From Chicken Soup for the Volunteer's Soul

Bless Every Evelyn!

Most say that as you get old, you have to give up things. I think you get old because you give up things.

Senator Theodore Green

Evelyn was ninety-two when I came to know her. As the new accountant for a museum in Fresno, California, I inherited a cadre of volunteers assigned to “office functions.”

Evelyn was the queen of these devoted ladies, leaving the rest in the dust, not only in volunteer years, but life years. Although frail and tiny, she had a feistiness that was legendary. Every Tuesday, without fail, she would steer her ancient Plymouth through the streets of Fresno to the museum for her weekly dose of culture.

I was hard-pressed to find tasks to keep Evelyn busy. Math skills were not her forte. She could not operate a calculator, and the numbers on accounting ledger sheets were too small for her to read. She couldn’t type on an electric typewriter, let alone a word processor, and her lack of coordination and deteriorating eyesight prevented her from putting labels on file folders. Alphabetizing invoices seemed like a good assignment for her, but her concept of the alphabet varied from the rest of us. Most any task I assigned was either too difficult or had to be redone by another volunteer.

I’m all business. Museums might be nonprofit enterprises, but they still should be run with an eye toward the bottom line. I saw the volunteers as nonhuman assets, pairs of hands waiting to perform useful work at no cost to the organization. Evelyn taught me how wrong I was.

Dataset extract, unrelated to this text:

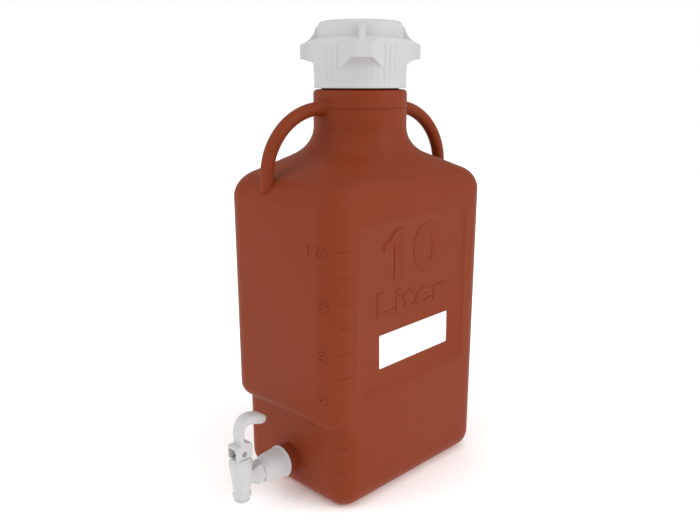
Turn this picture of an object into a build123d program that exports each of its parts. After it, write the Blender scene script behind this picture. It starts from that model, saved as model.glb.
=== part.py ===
from build123d import *

import math
import os

# Ten litre rectangular carboy with a screw cap and a lever spigot. Millimetres.
# Origin: centre of the flat base, on the surface it stands on. +Z is up the neck,
# -Y is the spigot side, +X is the side with the label panel.

# ---------------------------------------------------------------- bottle
body_width = 166.0
body_depth = 244.0
corner_radius = 24.5
base_radius = 21.0
draft_angle = 0.18
wall = 2.5

shoulder_start_z = 319.5
shoulder_radius = 28.3
shoulder_slope = 25.2
shoulder_lead = 8.0
shoulder_steps = 6
roundness_limit = 0.003

neck_radius = 50.1
neck_root_radius = 32.9
neck_line_z = 411.0
neck_line_width = 0.7
neck_line_depth = 0.5
neck_top_z = 431.0
neck_top_round = 4.5
finish_radius = 41.2
finish_bore_radius = 36.6
finish_top_z = 478.0
finish_inner_slope = 8.0
bead_radius = 43.0
bead_height = 3.0
bead_gap = 2.6

recess_depth = 13.9
ledge_foot_z = 92.0
ledge_radius = 17.0
ledge_turn = 60.0

panel_width = 169.0
panel_height = 172.4
panel_centre_z = 215.8
panel_corner = 8.0
panel_depth = 1.0

label_width = 112.0
label_height = 36.5
label_corner = 1.5
label_thickness = 0.25
label_centre_y = 1.0
label_centre_z = 168.5
label_tilt = 1.2

handle_bar = 14.0
handle_arc_radius = 67.4
handle_centre_radius = 50.2
handle_centre_z = 344.0
handle_turn = 8.5
handle_lean = 1.0
handle_foot = 16.0
handle_root = 2.0

# ---------------------------------------------------------------- spigot boss and collar
spigot_z = 38.8
boss_radius = 16.4
boss_length = 13.4
boss_neck_radius = 13.2
boss_neck_length = 17.4
boss_bore_radius = 10.6
boss_root = 1.5

collar_gap = 0.4
collar_rim_radius = 17.4
collar_rim_width = 2.2
collar_foot_radius = 16.6
collar_knee_radius = 15.4
collar_tip_radius = 12.4
collar_cone_length = 11.9
collar_end_wall = 4.5
collar_nut_radius = 10.2
thread_clearance = 0.35

gasket_thickness = 1.6
washer_radius = 11.2
washer_thickness = 1.1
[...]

Before I learned that lesson, her weekly arrival frustrated me. She’d show up for her three-hour shift, unable to perform “useful” work, taking up space, chattering constantly with the staff and other volunteers, making extra work for others by not getting her assignment done correctly. I would give her a box of pennies from the donation box and ask her to wrap them into fifty-cent rolls. Even with a counter, her rolls contained forty-seven, forty-nine, fifty-three, whatever, number of pennies. As she left each Tuesday, I would dump out rolls and save the pennies for the next shift.

“Busy work,” I fumed in my office. “What a waste!” Each Tuesday afternoon, Evelyn rolled up in that blue wreck of a car, and I’d feel a headache coming on. I began to dread Tuesdays.

Then one week, Evelyn didn’t show up for her shift. Oftentimes, volunteers didn’t call in to let us know they weren’t coming. But when the following Tuesday arrived without Evelyn, someone called her home to check on her.

Evelyn had been in a car accident. It was her fault, and she was okay but still stiff and sore. She lost her driver’s license. No one realized what a psychological blow this was to her. She saw the museum as family, like a church almost, a major social outlet in her life. None of us, especially “business me,” realized this.

She became depressed, called us frequently to continue the contact, but eventually even the calls dropped off. Finally, a few staffers went to her home and were shocked at what they found.

As a tiny person, Evelyn could ill afford to lose the amount of weight she had lost. She had cloistered herself in her small, modest home. Since she couldn’t drive any longer, she rarely got out. Her only child, a daughter, lived in another state. She made a brief visit after the accident but returned to her home weeks before. Evelyn was fading fast.

That’s when the museum folks went into action.

We connected Evelyn to various social services for other assistance. But every Tuesday, without fail, we took turns bringing her over for her volunteer shift. She was always dressed in her volunteer outfits, ready and waiting for the outing, the focus of her life. I let go of my drive for productivity and gave her tasks that made her feel useful and needed, regardless of their impact on the museum’s operation. She thrived as the center of attention.

It was then I realized volunteers aren’t mere cogs in wheels. They’re there because they want to be, not because they have to be. Their sense of belonging and contributing is equally, if not more, important than the actual work that needs to be done.

After Evelyn died at the age of ninety-seven, the museum closed up operations while our staff attended her funeral.

She taught us all, and particularly me, that volunteers are the soul of an organization, and the body of an institution is just an empty shell without the soul. Bless every Evelyn!